The story begins when Joellyn falls for a man she doesn’t intend to fall for. Joellyn possesses the common confidence of attractive young women, who understand the power of a pretty face and figure, whether or not it’s deserved. Zachary is an average man; he lives in a studio apartment, works as a temp while trying to find a real job, and is not particularly handsome or charming. Joellyn describes her first impression brilliantly, saying, “He’s not ugly. This isn’t about symmetry; his face is fine. It’s more that he is bland, invisible in the way certain men in their thirties are.” Joellyn allows, even encourages Zachary to pursue her simply as a diversion from her increasingly lackluster days of singleness; his interest in her is a boost to her self-esteem, and she’s attracted to the power she gains by being the dominant personality in the budding relationship. Despite her shortcomings, which include a rather lackluster career as an author of college essays sold online and an inability to form a meaningful, lasting relationship with another person, Joellyn fully believes that she deserves to be adored, and that her impeccable taste and sharp wit make her a prize that Zachary should be vying for. When their fling begins to deepen into a romance, Joellyn is surprised with and a bit ashamed of the ease with which she slips into the routine of being Zachary’s partner.
The ingenuousness of Joellyn’s telling of her relationship with this man she never expected to be involved with intimately reveals her insecurities as she begins to discover who she really is, rather than who she would like to be. She spares her child nothing; every cruel thought and snide observation is revealed as she recounts the time spent with Zachary leading up to her pregnancy. The very act of telling her story evokes a complicated reaction in me; I’m delighted with her honesty, and her extraordinary capacity for putting her most subtle emotions into words is captivating, but pouring this flood of emotion into a baby’s brain seems almost cruel, selfish at the very least. Joellyn’s story doesn’t feel like the cathartic release she needs before putting aside her childish ways; it feels more like a justification of her own behavior, and it’s impossible for me to read the story without imagining the battle that raising this child will be. With a mother that spares no uncomfortable realization from her child, who speaks to her with the familiarity of a lifelong friend rather than a parent, the ensuing tension that will arise as both mother and child seek maternal guidance is already palpable. Even so, Lepucki manages to create a sympathetic, surprisingly likable character out of the way Joellyn slowly defines her feelings and talks herself through the unexpected maturation she experiences throughout her stunted romance with Zachary.

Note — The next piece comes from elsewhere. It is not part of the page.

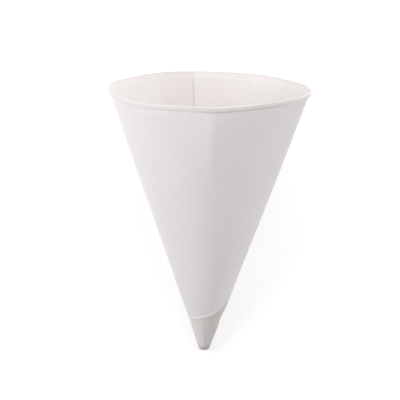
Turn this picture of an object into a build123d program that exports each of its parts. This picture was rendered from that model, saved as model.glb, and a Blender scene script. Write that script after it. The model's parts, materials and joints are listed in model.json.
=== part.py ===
from build123d import *
from math import acos, asin, atan2, copysign, cos, degrees, hypot, radians, sin, sqrt, tan
import os

# A cone paper cup, wound from one sheet of waxed paper, with a rolled rim.
# Millimetres and degrees. The cup is modelled upright, its tip near the origin,
# and laid on its side at the end, as it comes to rest on a table.

# Sizes over the outside
rim_diameter = 73.0
cup_height = 95.3
tip_diameter = 3.3

# The paper, and the rounds that it is bent to. The tight curl is drawn as flats
# that touch its round, so many to a quarter turn
paper = 0.18
tip_corner = 0.7
curl_depth = 0.68
curl_height = 1.7
curl_gap = 0.08
curl_flats = 3

# The blank: how far its ends lap at the rim, how near its straight cut passes
# to the point of the cone, and how much of a second turn it gives the tip
lap_at_rim = 9.6
cut_to_point = 17.85
second_turn = 310.0

# The folds that gather the tip: they start below the cut and lean as they run down
pleat_count = 10
pleat_below_cut = 1.5
pleat_width_top = 1.7
pleat_width_tip = 0.6
pleat_rise = 0.14
pleat_root = 0.12
pleat_lean = 16.0
pleat_margin = 14.0
pleat_long_side = 0.75
pleat_above_corner = 0.3

# How far the surface that trims the blank reaches past the paper
trim_inside = 1.0
trim_outside = 1.6
trim_above = 6.0
trim_past_corner = 8.0
trim_steps = 26
trim_bunching = 1.6

# The rolled rim, along the middle of the paper
curl_radius = (curl_depth - paper) / 2
curl_leg = curl_height - 2 * (curl_radius + paper / 2)
curl_tail = curl_radius - paper / 2 - curl_gap

# A second sheet over the first puts the outermost face one and a half sheets out
outer_face = 1.5 * paper

# The middle line of the inner sheet runs from the tip's corner to the curl
tip_point = Vector(tip_diameter / 2, outer_face)
curl_centre = Vector(rim_diameter / 2, cup_height) - Vector(1, 1) * (curl_radius + paper / 2)
reach = curl_centre - tip_point
half_angle = degrees(atan2(reach.X, reach.Y) - asin(curl_radius / reach.length))
slope = sin(radians(half_angle))
fall = cos(radians(half_angle))
tip_turn = 90 - half_angle
corner_run = tip_corner * tan(radians(tip_turn / 2))
wall_run = sqrt(reach.length**2 - curl_radius**2) - corner_run

# Slant distances start at the point where the middle line would meet the axis
point_height = tip_point.Y - tip_point.X / tan(radians(half_angle))
rim_slant = (cup_height - point_height) / fall

# Each turn of the sheet lies one paper outside the turn before it, so its two
# halves are struck from centres half a step apart
step = paper / fall
first_axis = Axis((0, 0, 0), (0, 0, 1))
shifted_axis = Axis((step / 2, 0, 0), (0, 0, 1))

# The sheet starts at azimuth 0 and winds clockwise, seen from the mouth. Its far
# edge is a straight cut of the blank, so on the cone it runs down beside the
# start, and then sweeps around the tip
lap_angle = degrees(lap_at_rim / (rim_slant * slope))
cut_foot = -lap_angle - degrees(acos(cut_to_point / rim_slant)) / slope


# A point on the wound paper: lift is measured outward from the inner sheet's middle
def on_the_paper(slant, azimuth, lift):
    radius = slant * slope + lift * fall
    height = point_height + slant * fall - lift * slope
    return Vector(radius * cos(radians(azimuth)), radius * sin(radians(azimuth)), height)


# One face of the sheet, offset from the middle line towards the cup's inside. Each
# run is a length, then a bend: its radius, its turn and its flats, or none for an arc
def sheet_face(offset, axis_at, runs):
    heading = 0
    corner = point = Vector(axis_at, tip_point.Y + offset)
    edges = []
    for length, radius, turn, flats in runs:
        ahead = Vector(1, 0).rotate(Axis.Z, heading)
        point += ahead * length
        bend = radius - offset if turn > 0 else radius + offset
        if flats:
            half_flat = bend * tan(radians(abs(turn) / flats / 2))
        elif turn:
            edges.append(Line(corner, point))
            edges.append(JernArc(point, ahead, bend, turn))
            corner = point = edges[-1] @ 1
            heading += turn
        for i in range(flats):
            edges.append(Line(corner, point + ahead * half_flat))
            corner = edges[-1] @ 1
            heading += turn / flats
            ahead = Vector(1, 0).rotate(Axis.Z, heading)
            point = corner + ahead * half_flat
    edges.append(Line(corner, point))
    return edges


# A strip of paper between two offsets, as a flat section that starts at an axis
def sheet_section(inner, outer, axis_at, runs):
    inside = sheet_face(inner, axis_at, runs)
    outside = sheet_face(outer, axis_at, runs)
    root = Line(inside[0] @ 0, outside[0] @ 0)
    end = Line(inside[-1] @ 1, outside[-1] @ 1)
    return make_face(inside + outside + [root, end])


def inner_sheet(axis_at):
    tip = (tip_point.X - corner_run - axis_at, tip_corner, tip_turn, 0)
    wall = (wall_run, curl_radius, -180, 2 * curl_flats)
    curl = [(curl_leg, curl_radius, -90, curl_flats), (curl_tail, 0, 0, 0)]
    return sheet_section(paper / 2, -paper / 2, axis_at, [tip, wall] + curl)


def outer_sheet(axis_at):
    tip = (tip_point.X - corner_run - axis_at, tip_corner, tip_turn, 0)
    wall = (wall_run, 0, 0, 0)
    return sheet_section(-paper / 2, -outer_face, axis_at, [tip, wall])


# Where the ends lap, the roll is pressed solid and is one paper thicker
def lapped_roll():
    along = Vector(slope, fall)
    outward = Vector(fall, -slope)
    middle = curl_centre + along * (curl_depth - curl_height) / 2 + outward * paper / 2
    straight = Vector(paper, curl_height - curl_depth) / 2
    spoke = curl_depth / 2 / cos(radians(45 / curl_flats))
    points = []
    for i in range(4 * curl_flats):
        bearing = radians((i + 0.5) * 90 / curl_flats)
        side = copysign(straight.X, cos(bearing)) + spoke * cos(bearing)
        rise = copysign(straight.Y, sin(bearing)) + spoke * sin(bearing)
        points.append(middle + outward * side + along * rise)
    return make_face(Polyline(points, close=True))


# A section stands on the half plane of -X, and is turned about either axis
def wind(section, axis, arc):
    upright = Plane(origin=(0, 0, 0), x_dir=(-1, 0, 0), z_dir=(0, 1, 0))
    return revolve(upright * section, axis=axis, revolution_arc=arc)


def first_turn():
    near = wind(inner_sheet(0), first_axis, 180)
    far = wind(inner_sheet(-step / 2), shifted_axis, -180)
    return near + far


# The straight cut, rolled up: distance along it counts from its nearest to the point
def on_the_cut(along, lift):
    sweep = degrees(atan2(along, cut_to_point)) / slope
    return on_the_paper(hypot(cut_to_point, along), cut_foot + sweep, lift)


def cut_surface():
    last_sweep = -second_turn - trim_past_corner - cut_foot
    last = cut_to_point * tan(radians(last_sweep * slope))
    first = rim_slant + trim_above
    places = [last + (first - last) * (i / trim_steps) ** trim_bunching for i in range(trim_steps + 1)]
    under = Edge.make_spline([on_the_cut(place, -trim_inside) for place in places])
    over = Edge.make_spline([on_the_cut(place, trim_outside) for place in places])
    return Face.make_surface_from_curves(under, over)


# What the blank has left for a second turn: the lap at the rim, and the tip's wrap
def second_layer():
    near = wind(outer_sheet(0) + lapped_roll(), first_axis, 180)
    far = wind(outer_sheet(-step / 2), shifted_axis, 180 - second_turn)
    pieces = (near + far).split(cut_surface(), keep=Keep.ALL)
    return pieces.sort_by(Axis.Z)[0]


# A pleat is a narrow fold, steeper on one side, sunk a little into the paper
def pleat_section(slant, azimuth, width):
    crest = on_the_paper(slant, azimuth, outer_face + pleat_rise)
    middle = on_the_paper(slant, azimuth, outer_face - pleat_root)
    sideways = Vector(-sin(radians(azimuth)), cos(radians(azimuth)), 0)
    foot = middle - sideways * width * pleat_long_side
    heel = middle + sideways * width * (1 - pleat_long_side)
    return Wire.make_polygon([foot, crest, heel])


def pleats():
    top_slant = cut_to_point - pleat_below_cut
    tip_slant = tip_point.X / slope + corner_run + pleat_above_corner
    spread = second_turn - 2 * pleat_margin
    for i in range(pleat_count):
        azimuth = -pleat_margin - spread * i / (pleat_count - 1)
        top = pleat_section(top_slant, azimuth, pleat_width_top)
        tip = pleat_section(tip_slant, azimuth + pleat_lean, pleat_width_tip)
        yield Solid.make_loft([top, tip], ruled=True)


# The cup lies where its lap ends: on the corner of the lapped roll, on the plain
# roll beside it, and on the lower ends of the pleats
def laid_down(cup):
    tip_round = Vector(tip_point.X - corner_run, tip_point.Y + tip_corner)
    roll_foot = curl_centre + Vector(slope, fall) * (curl_depth - curl_height)
    span = roll_foot - tip_round
    shrink = tip_corner + outer_face + pleat_rise - curl_depth / 2
    rest_angle = atan2(span.X, span.Y) - asin(shrink / span.length)
    lap_end = cut_foot + degrees(acos(cut_to_point * slope / roll_foot.X)) / slope
    plain_reach = roll_foot.X - paper * slope * tan(rest_angle)
    lean = degrees(acos(plain_reach / (roll_foot.X + paper * fall)))
    lying = Rot(degrees(rest_angle) - 90, 0, 0) * Rot(0, 0, 90 - lap_end + lean) * cup
    box = lying.bounding_box()
    return Pos(-box.center().X, -box.center().Y, -box.min.Z) * lying


def cone_cup():
    cup = first_turn() + second_layer()
    for pleat in pleats():
        cup += pleat
    return laid_down(cup)


os.makedirs("parts", exist_ok=True)
export_step(cone_cup(), "parts/cone_cup.step")
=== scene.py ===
import json
from math import acos, asin, atan2, cos, degrees, hypot, pi, radians, sin, sqrt, tan
import bmesh
import bpy
import numpy as np
from mathutils import Matrix, Vector


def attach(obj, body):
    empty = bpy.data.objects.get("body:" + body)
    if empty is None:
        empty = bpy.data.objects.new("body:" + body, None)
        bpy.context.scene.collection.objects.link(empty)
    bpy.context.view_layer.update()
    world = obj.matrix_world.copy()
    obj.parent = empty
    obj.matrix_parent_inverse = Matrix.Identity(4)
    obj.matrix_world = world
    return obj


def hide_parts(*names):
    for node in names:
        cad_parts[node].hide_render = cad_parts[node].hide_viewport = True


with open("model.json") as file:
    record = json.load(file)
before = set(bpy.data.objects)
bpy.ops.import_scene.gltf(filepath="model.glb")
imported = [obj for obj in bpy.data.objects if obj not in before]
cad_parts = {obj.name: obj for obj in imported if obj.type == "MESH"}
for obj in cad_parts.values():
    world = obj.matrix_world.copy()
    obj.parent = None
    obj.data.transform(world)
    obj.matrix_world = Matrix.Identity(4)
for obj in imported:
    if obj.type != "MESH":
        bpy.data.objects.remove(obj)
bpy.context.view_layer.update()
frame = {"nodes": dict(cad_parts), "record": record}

scene = bpy.context.scene
print("frame loaded:", sorted(frame["nodes"]))

# how the cup lies: its own axis comes from the record, from the tip to the mouth
mouthMount = next(m for m in frame["record"]["mounts"] if m["name"] == "dispenser_rim")
axisWay = np.array(mouthMount["axis"], float)
mouthMiddle = np.array(mouthMount["pos_m"], float)
acrossWay = np.array([1.0, 0.0, 0.0])
underWay = np.cross(axisWay, acrossWay)
mm = 0.001  # in metres

# the cup, in mm and degrees. Azimuths go round its own axis, from the start of the sheet
cup = {
    "rimDiameter": 73.0,  # over the roll
    "height": 95.3,
    "tipDiameter": 3.3,
    "paper": 0.18,
    "tipCorner": 1.1,  # pressed rounder than the part's own
    "curlDepth": 0.68,
    "curlHeight": 1.7,
    "lapAtRim": 9.6,  # how far the ends of the sheet lap at the rim
    "cutToPoint": 17.85,  # how near the straight cut passes to the cone's point
    "secondTurn": 310.0,  # how much of a second turn the tip gets
    "layerGap": 0.012,  # air between the two layers
    "restTurn": 111.35,  # turn about its own axis, as it lies
    "blankMiddle": 3.0,  # from the point of the flat blank to the middle of the tip
}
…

Joellyn’s and Zachary’s relationship is not a fairy tale by any stretch of the imagination, but the growing bond between them is bittersweet and lovely. Even though the ending of this brief tale makes perfect sense, I didn’t see it coming. In reading her story, I entered so fully into Joellyn’s thoughts that I was as fooled by her pretense of togetherness as she was; the film of shallow expectations that she views the world through is opaque enough to affect even the reader’s vision of Joellyn’s world.
Handily packaged in the book alongside the novella are a second story, “I am the Lion Now,” and an interview with the author. While I would have liked to find the novella as part of an entire collection of stories, the inclusion of this second work is welcome, and has certainly piqued my interest in finding more of Lepucki’s fiction. (Luckily, you can read several of her short stories online while waiting for her novel to be published.) Like the novella, “I am the Lion Now” is a story about parental emotions while awaiting the birth of a baby, but this story feels completely different, keeping only the author’s sharp wit and tenderness towards her characters as a thread weaving the stories together. Unlike Joellyn’s story, though, which manages to retain its sense of humor despite the story’s underlying tension and the narrator’s lack of self-awareness, this story has a loose, relaxed lightness that that turns the fearful parental expectation that Joellyn feels into nervous excitement and anticipation. The omniscient narrator in this story is a stark contrast to Joellyn’s one-sided tale and evokes an almost folkloric feel, which is increased as a possum joins the cast. Read in conjunction with “If You’re Not Yet Like Me,” this story completes a multi-faceted view of parenting and pregnancy and beautifully showcases the range of Lepucki’s writing. The significant impact of the short works in this book is impressive, and I look forward to whatever she writes next.